Frequently Asked Questions
Why is it called ‘quadratic’ when there’s no quadrilateral?
From Latin ‘quadratum’ meaning ‘square’. The x² term involves squaring x. Nothing to do with quadrilaterals (4-sided figures). Many math terms come from Latin geometry roots – ‘cubic’ from cube, ‘quadratic’ from square.
When does a quadratic have no real solutions?
When discriminant b² – 4ac < 0. The parabola doesn’t cross the x-axis – it’s entirely above (if a>0) or below (if a<0). Solutions exist in complex numbers but not real numbers.
What’s the vertex of a parabola?
The minimum point if parabola opens upward (a>0), or maximum if opens downward (a<0). Coordinates: x = -b/(2a), y = c – b²/(4a). Important in optimization problems – the vertex IS the optimum value.
Can I solve x² + x = 1 with this?
Rearrange to standard form first: x² + x – 1 = 0. Now a=1, b=1, c=-1. Plug in.
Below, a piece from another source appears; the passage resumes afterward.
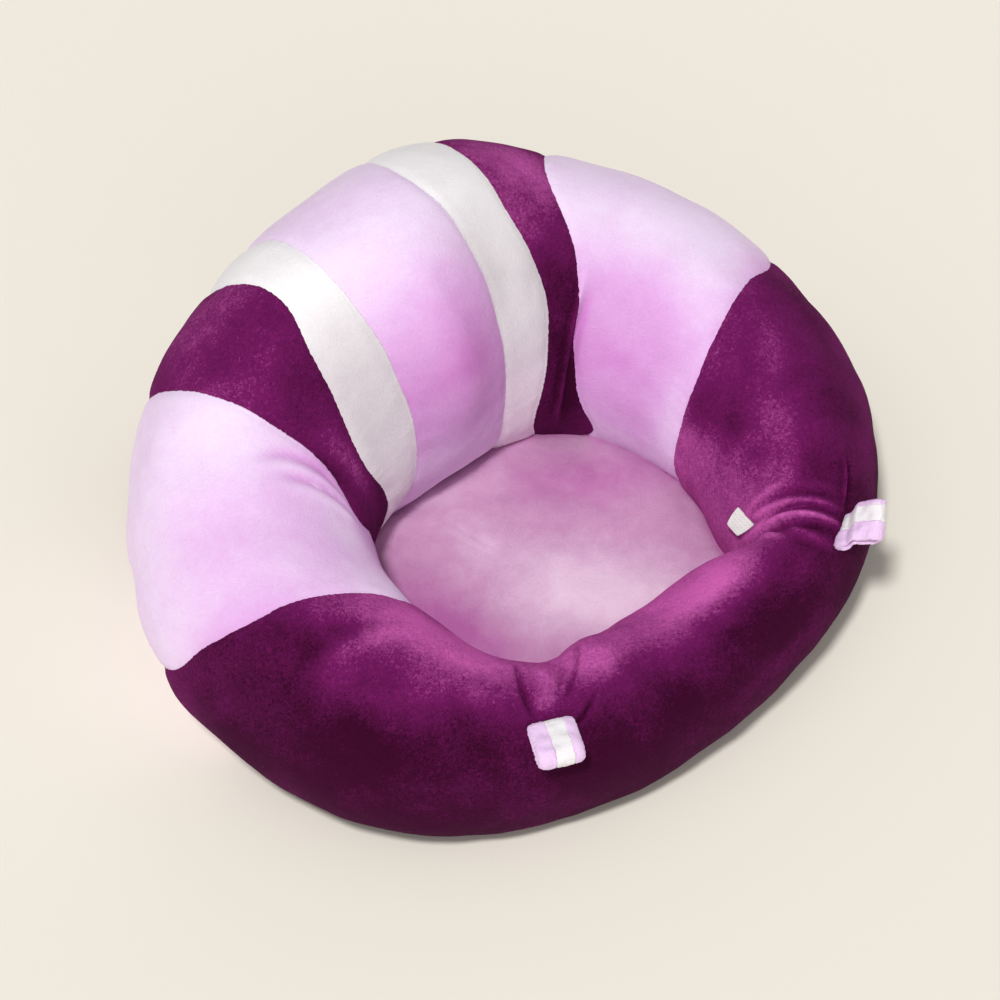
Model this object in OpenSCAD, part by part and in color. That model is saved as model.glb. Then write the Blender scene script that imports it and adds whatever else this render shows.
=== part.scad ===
// Ring-shaped plush floor seat for a baby who is learning to sit.
// A stuffed velvet tube, tall behind and low in front, is bent into a ring round a soft pad.
// Left and right are as seen from the front. The front faces -Y, and the base stands on Z = 0.
// An angle round the ring starts at the front and grows towards +X.

/* [Tube at the front] */
// Inner reach of the tube from the ring's middle
front_inner = 58; // [52:1:64]
// Outer reach of the tube from the ring's middle
front_outer = 151; // [144:1:158]
// Height of the tube
front_height = 97; // [88:1:106]
// How far the top of the tube leans outwards
front_lean = 10; // [0:1:18]

/* [Tube at the front corners] */
// Inner reach of the tube from the ring's middle
corner_inner = 91; // [85:1:96]
// Outer reach of the tube from the ring's middle
corner_outer = 176; // [170:1:184]
// Height of the tube
corner_height = 107; // [98:1:116]
// How far the top of the tube leans outwards
corner_lean = 9; // [0:1:16]

/* [Tube at the sides] */
// Inner reach of the tube from the ring's middle
side_inner = 95; // [88:1:102]
// Outer reach of the tube from the ring's middle
side_outer = 222; // [212:1:230]
// Height of the tube
side_height = 130; // [120:1:140]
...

The ‘golden ratio’ relates to this equation: x = (1 + √5) / 2.
What’s special about the discriminant?
It’s the b² – 4ac part of the formula. Its SIGN determines root nature: positive (2 distinct real roots), zero (1 repeated real root), negative (complex roots). Useful even when you don’t need exact roots – just the type of solutions.
Can quadratics be factored?
Sometimes. If the roots are nice integers or simple fractions, factoring works: x² – 5x + 6 = (x-2)(x-3). For ‘ugly’ roots (irrational or complex), the quadratic formula is your friend. Practice both methods.
Where are quadratics used in real life?
Projectile motion (cannonball trajectory, basketball arc), area calculations (square garden), profit-loss models, structural engineering (parabolic arches), satellite dishes, optics, and acoustic design. Anywhere two variables relate to each other through squaring.